I went to a Tibetan Fair. There were all sorts of Tibetan rugs, scarves, sweaters, ornaments and jewelry for sale. There was Tibetan music and “Save Tibet” booths, along with booths trying to bring attention to various imprisoned Tibetan activists. However, I was not there for any of these things. What I was looking for was enlightenment. I had been asking around about enlightenment. A co-worker told me to check out the Tibetan fair because they might sell it there. Since I was in desperate need of enlightenment I figured I had nothing to loose. I paid the $10 entry fee and was overwhelmed by the amount of people, vendors and music that sprawled all over the three acre park. With so many booths to choose from I started going up to various vendors to see what they were selling. Most seemed to offer material goods but I asked anyways if they sold enlightenment. The response was always the same “no” and the degree of the laughter depended upon how well the vendor understood me. There were also booths for acupuncture, massage and psychic readings. There where even meditation booths. Since I had nothing to do for the rest of the afternoon, and a pocket filled with three hundred dollars- I decided I would take my time and look around.

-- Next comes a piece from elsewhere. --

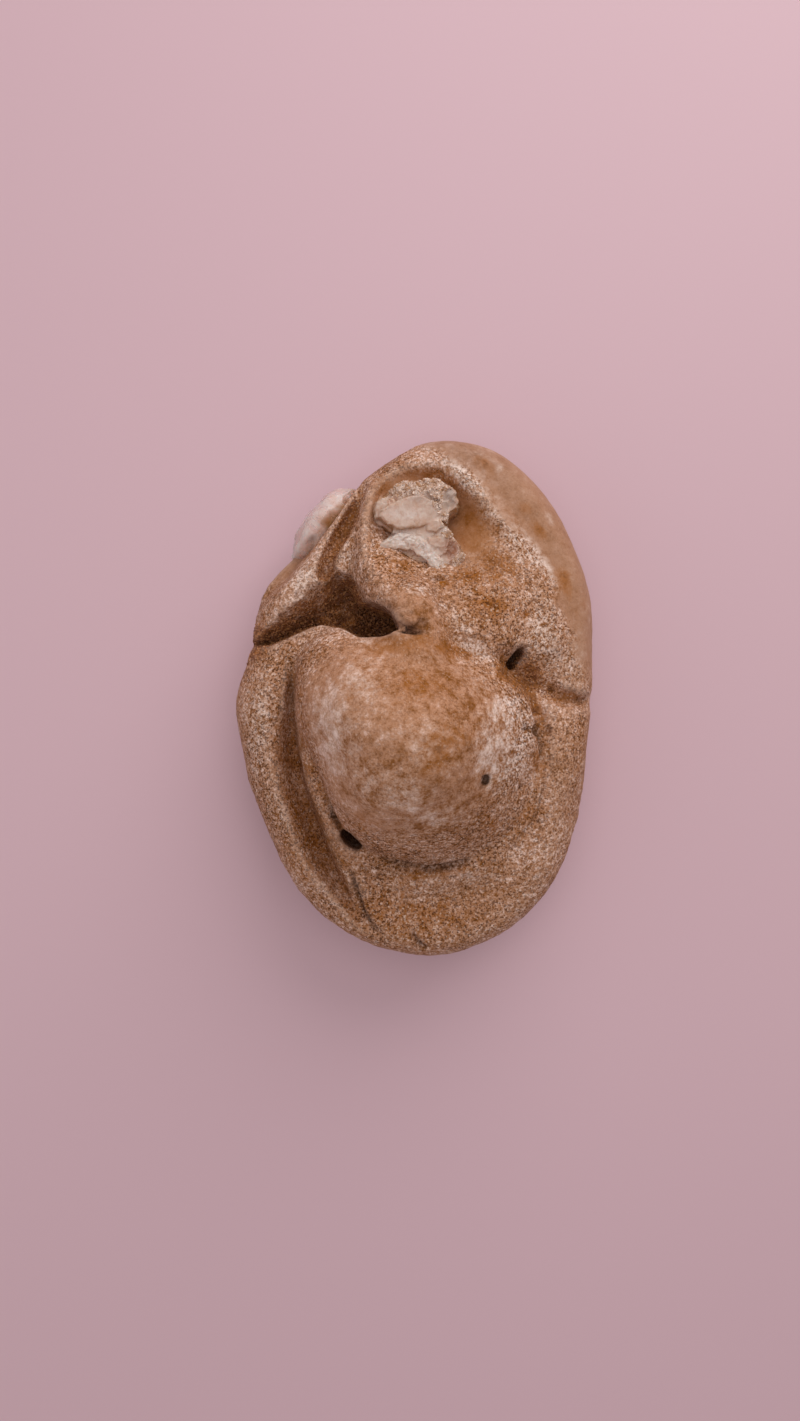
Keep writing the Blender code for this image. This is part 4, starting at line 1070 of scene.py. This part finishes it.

I like spending a lot of time in stillness. I don’t mind people, but I prefer being left alone. The pleasures of my own mind far out weigh the experience of being around other human beings. I enjoy going on long mental walks, alone. I also enjoy just breathing and watching my own mind fill up with thoughts flashing across the movie screen of my consciousness. Somehow I am fully gratified by this simple experience in the same way that most others would be gratified by going to a movie. I will be honest- in my home there is a closet where I enjoy spending most of my time. I sit in meditation sometimes for hours at a time in darkness, just watching my breath and the thoughts that snake through my neurotic mind. After twenty minutes or so of calming my mind and heart down- I reach a state that some people refer to as PEACE. Everything becomes still. Thoughts stop menacing around in my mind. My cravings calm down and my breathing is so slow that not even a feather would move if you put it under my nose. My lust and ambitions dissolve and I no longer need to do anything or be anywhere. I am a man at peace- alone in the privacy of his own closet.
I have always been amazed by one particular ability of mine. I say this with hesitation because there are not many things about myself that amaze me. The fact that I am six foot five amazes me. The fact that my walls are lined with bookshelves filled with books that I have been incapable of finishing amazes me. The fact that I am thirty eight and still confused about what it is that I am going to be when I grow up amazes me. But none of these are talents (I apologize here for using but at the beginning of a sentence. The fact that I am a hypocrite also amazes me, since last Friday in my English class I told my students never to use the word but at the beginning of a sentence). They are more like physical attributes and behavioral characteristics that I have somehow inherited from my parents. However, my ability to parallel park in any spot, no matter how tight- this is a talent that I have developed all on my own.